NEW DELHI: Mohammad Sabahuddin, a one-time resident of Madhubani in Bihar who underwent three years advanced training at Lashkar-e-Taiba-run facilities in Pakistan before returning to India to organise the December 2005 attack on the Indian Institute of Science in Bangalore, has been identified as the head of Lashkar cell. He was one of the arrested in Uttar Pradesh in the early hours of Sunday.

Mohammad Sharif, who was in charge of the terror module’s operations in Uttar Pradesh, has been identified as the organiser of the CRPF camp attack.

Operating under the codename “Sohail,” he brought the assault rifles used from Pulwama in southern Kashmir.

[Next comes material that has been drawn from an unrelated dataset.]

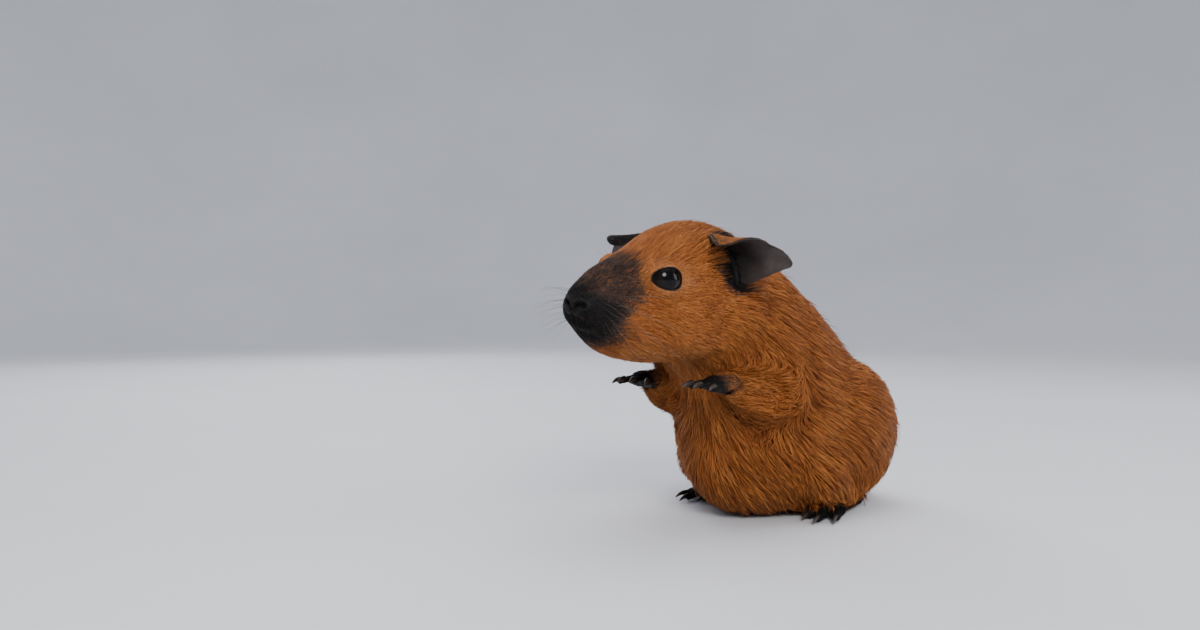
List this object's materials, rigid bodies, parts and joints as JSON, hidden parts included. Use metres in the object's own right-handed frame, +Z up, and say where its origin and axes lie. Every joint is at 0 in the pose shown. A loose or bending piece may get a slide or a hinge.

Two others involved in the attack, Imran Boota, a resident of Pakistan’s Gujaranwala district who operated under the codename Abu Jaar, and Farooq Azam, a resident of Muzaffarabad in Pakistan-occupied Jammu and Kashmir, who used the codename Abu Osama, served with the Lashkar in southern Kashmir.

CRPF failure

Police sources said the arrests were the outcome of information garnered in the course of an Intelligence Bureau operation, which led to pinpoint warnings being made available on the Rampur attack days before the strike actually took place, as first reported in The Hindu. However, the CRPF controversially failed to enhance its perimeter security or cancel scheduled New Year festivities.

The passports seized were intended to facilitate their return to Pakistan through Nepal after the strike. A Pakistani passport issued under the name of Hammad Hassan was also recovered from Fahim Ahmad Ansari, a Mumbai-based Lashkar operative, who investigators say was helping the group organise attacks in the city.